Direction >> Reproduce each line of the material precisely.

Supplied information >>
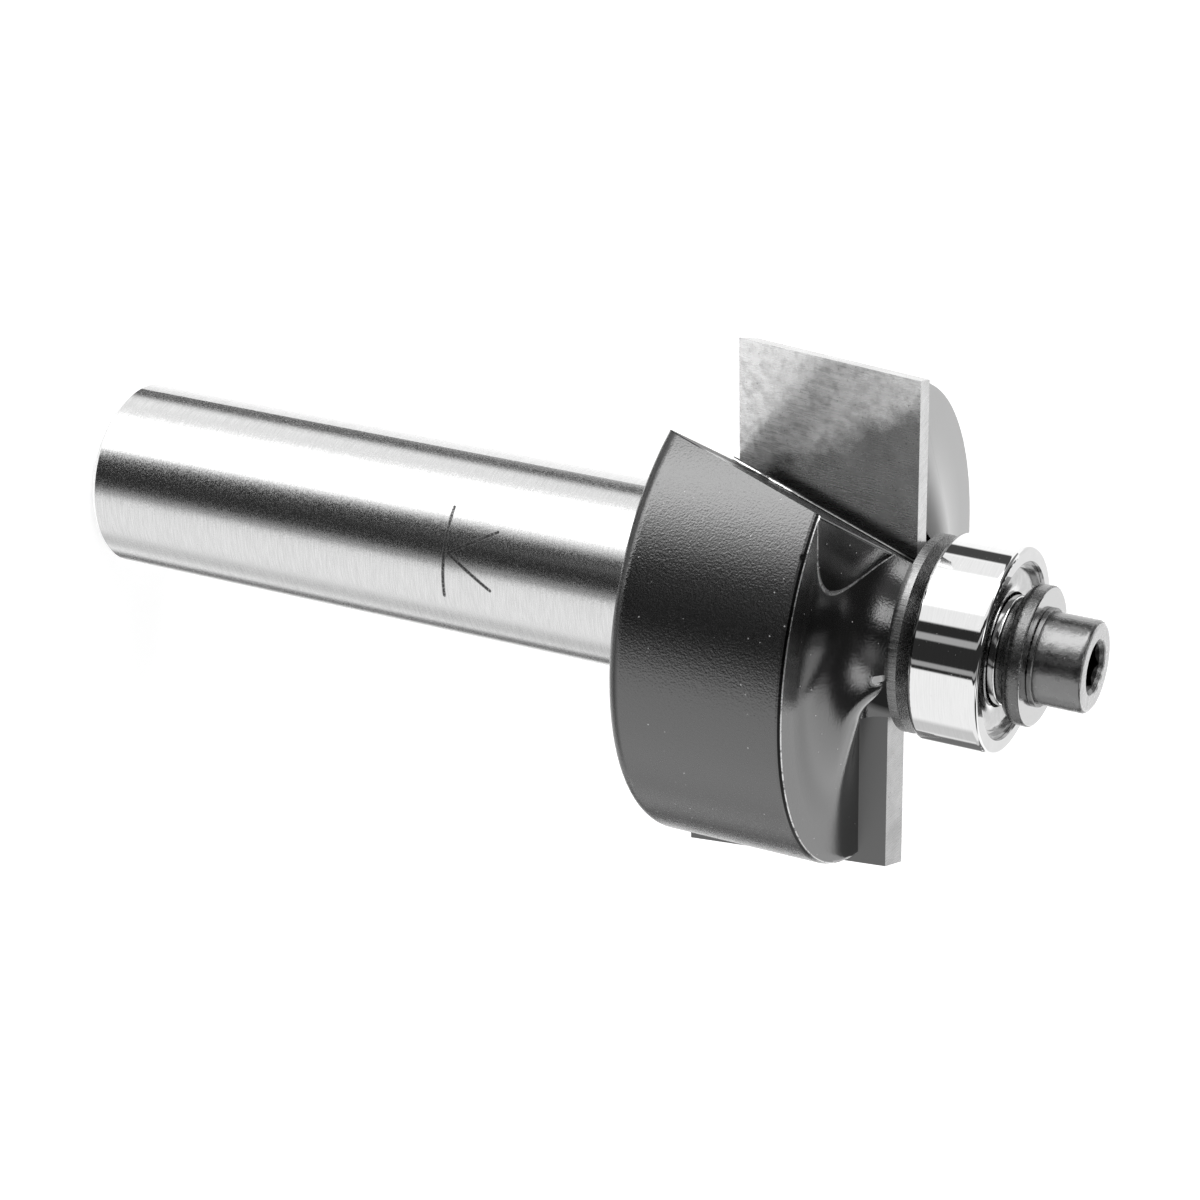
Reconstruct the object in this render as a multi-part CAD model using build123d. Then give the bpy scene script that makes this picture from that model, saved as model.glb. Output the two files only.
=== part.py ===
"""Rabbeting router bit with two sheared carbide tips and a guide ball bearing.

The tool axis is +Z. The origin is the centre of the shank's flat end, on which the
bit stands, and the screw head is at the top. The cut turns counter-clockwise seen
from the top. The rake face of the first tip starts on +X, and the second tip is
the same half a turn on.
"""
import os
from math import atan2, cos, degrees, radians, sin, sqrt

from build123d import *

# Shank and turned head
shank_diameter = 12.0
shank_length = 42.25
shank_end_chamfer = 0.5
shank_root_radius = 0.5
head_length = 11.2
rear_edge_radius = 1.0
front_chamfer_length = 0.35
front_chamfer_depth = 0.12
wing_count = 2

# Front of the head: a flat rim, a hollow dish and the hub that seats the guide
rim_width = 1.85
hub_diameter = 12.86
hub_height = 2.85

# Gullet ahead of each tip: its floor leans back from the heel to the root.
# The floor's distance from the axis is taken square to it, at the height of the rim.
gullet_floor_from_axis = 4.20
gullet_floor_azimuth = -30.3
gullet_floor_tilt = 17.5
gullet_root_radius = 0.15

# Flat ramp that the gullet leaves on the front of the wing behind it
ramp_azimuth = 93.7
ramp_tilt = 17.8
ramp_rise_at_axis = 3.06
ramp_inner_edge = 4.0
ramp_edge_radius = 0.2

# Carbide tips
cutting_diameter = 31.8
cutting_length = 12.7
tip_overhang = 1.05
tip_projection = 1.93
tip_inner_end = 4.4
tip_thickness = 1.95
shear_angle = 10.85
hook_angle = 2.8
side_relief_angle = 17.5
end_relief_angle = 7.0
seat_front_run_out = 3.0
seat_rear_run_out = 2.0

# Clearance channel milled along the back of each tip, into the foot of the hub
channel_width = 5.7
channel_floor_drop = 0.07
channel_end_from_axis = 2.9
channel_floor_radius = 2.4
channel_back_overlap = 1.4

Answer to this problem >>
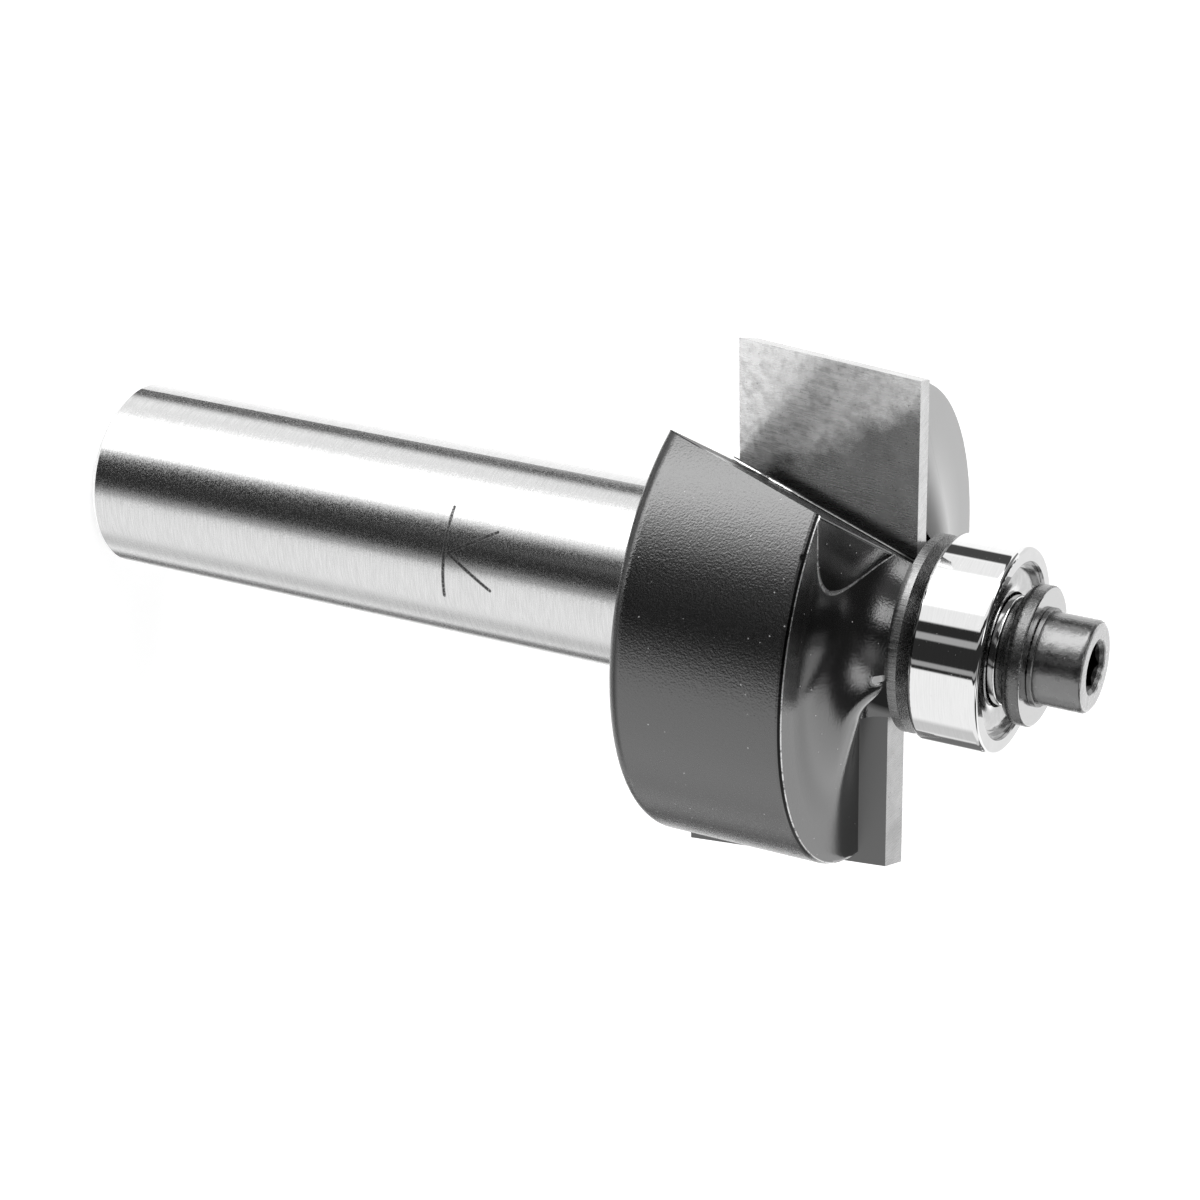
Reconstruct the object in this render as a multi-part CAD model using build123d. Then give the bpy scene script that makes this picture from that model, saved as model.glb. Output the two files only.
=== part.py ===
"""Rabbeting router bit with two sheared carbide tips and a guide ball bearing.

The tool axis is +Z. The origin is the centre of the shank's flat end, on which the
bit stands, and the screw head is at the top. The cut turns counter-clockwise seen
from the top. The rake face of the first tip starts on +X, and the second tip is
the same half a turn on.
"""
import os
from math import atan2, cos, degrees, radians, sin, sqrt

from build123d import *

# Shank and turned head
shank_diameter = 12.0
shank_length = 42.25
shank_end_chamfer = 0.5
shank_root_radius = 0.5
head_length = 11.2
rear_edge_radius = 1.0
front_chamfer_length = 0.35
front_chamfer_depth = 0.12
wing_count = 2

# Front of the head: a flat rim, a hollow dish and the hub that seats the guide
rim_width = 1.85
hub_diameter = 12.86
hub_height = 2.85

# Gullet ahead of each tip: its floor leans back from the heel to the root.
# The floor's distance from the axis is taken square to it, at the height of the rim.
gullet_floor_from_axis = 4.20
gullet_floor_azimuth = -30.3
gullet_floor_tilt = 17.5
gullet_root_radius = 0.15

# Flat ramp that the gullet leaves on the front of the wing behind it
ramp_azimuth = 93.7
ramp_tilt = 17.8
ramp_rise_at_axis = 3.06
ramp_inner_edge = 4.0
ramp_edge_radius = 0.2

# Carbide tips
cutting_diameter = 31.8
cutting_length = 12.7
tip_overhang = 1.05
tip_projection = 1.93
tip_inner_end = 4.4
tip_thickness = 1.95
shear_angle = 10.85
hook_angle = 2.8
side_relief_angle = 17.5
end_relief_angle = 7.0
seat_front_run_out = 3.0
seat_rear_run_out = 2.0

# Clearance channel milled along the back of each tip, into the foot of the hub
channel_width = 5.7
channel_floor_drop = 0.07
channel_end_from_axis = 2.9
channel_floor_radius = 2.4
channel_back_overlap = 1.4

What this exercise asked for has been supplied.